Asking: $875,000. Selling: $858,000.
Charges: $963. Taxes: $808.
Time on the market: five weeks.
ONE MORE FORTUNE HUNTER A single guy from California was coming to seek his fortune in New York–in finance, of course. A modern man, he started searching for apartments on the Internet, where he came across an apartment for sale with Naomi Davis of Coldwell Banker Hunt Kennedy. That condo had already been sold, but the two hit it off, and the Californian asked Ms. Davis to help him find a two-bedroom apartment. The place had to be pet friendly (the client came with a schnauzer). They looked at several condominiums before choosing this one: a two-bedroom apartment being sold by an estate at the Copley Condominium, a 28-story building on Broadway and 68th Street. The Copley, which was completed in 1986, has a doorman, concierge, gym and swimming pool. The executors of the estate were initially asking $925,000 for the apartment but reduced that to $875,000 when no one made any offers. They then accepted almost $20,000 less than that.
CHELSEA
440 West 23rd Street
Two-bed, two-bath, 1,450-square-foot co-op.

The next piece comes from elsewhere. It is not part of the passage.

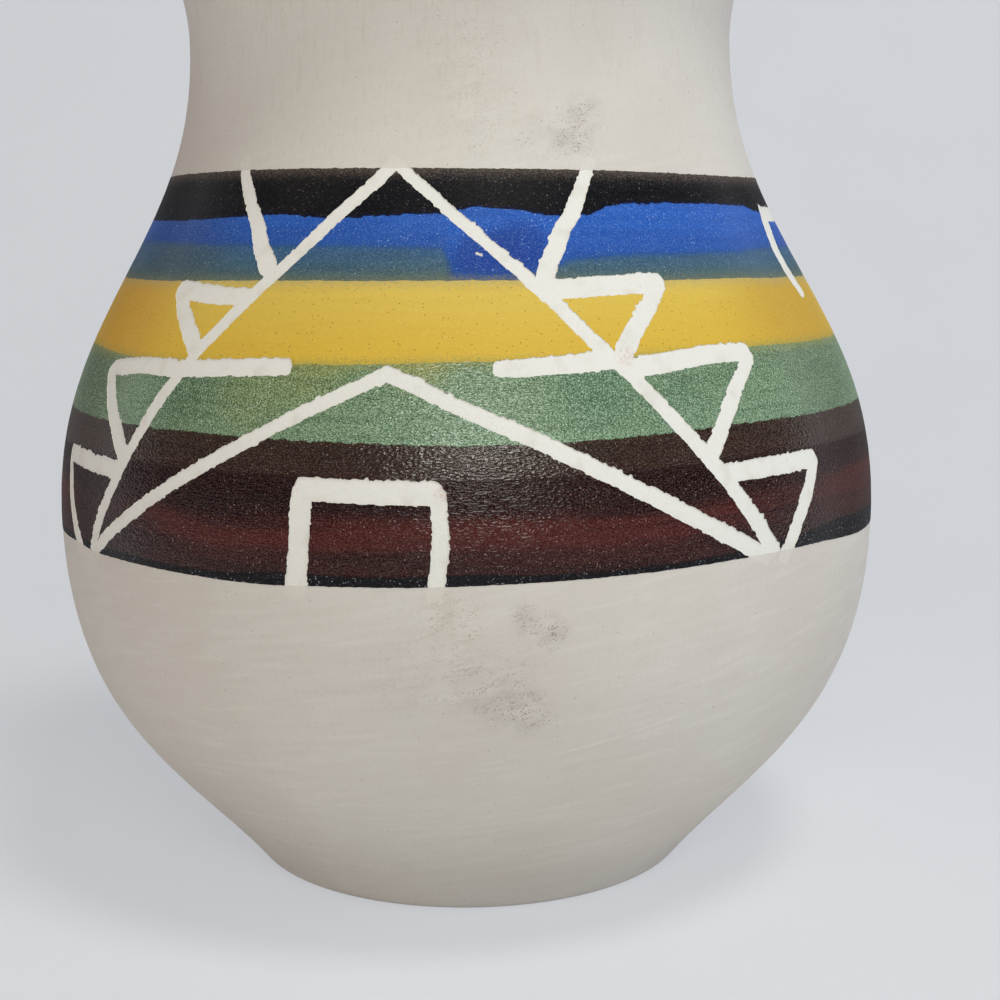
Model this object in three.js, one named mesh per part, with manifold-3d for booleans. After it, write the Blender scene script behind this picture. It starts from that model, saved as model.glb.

Asking: $1.175 million. Selling: $1.175 million.
Charges: $1,076; 17 percent tax deductible.
Time on the market: one month.
THE PARISIAN INTERPRETATION OF T.L.C. This duplex in an 1850’s row house between Ninth and 10th avenues has 12-foot-high ceilings, two fireplaces and a balcony off the back. Add to that the T.L.C of two creative types (one an architectural designer), and you get an elegant prewar space with French doors separating the rooms, crown moldings and a chandelier in the bedroom. “You didn’t feel like you were in New York,” said the pair’s broker, Susan Wires of Stribling Wells & Gay. Enter a Parisian woman who won out over four other interested buyers. She had tried for a few months to buy an apartment in this group of townhouses–described in the American Institute of Architects Guide to New York City as “a phalanx of Anglo-Italianate brownstones opposite the bulk of London Terrace.” She was “very qualified”–i.e., rich–”and we thought she would be the best for the building,” said Ms. Wires. The deal closed in mid-October.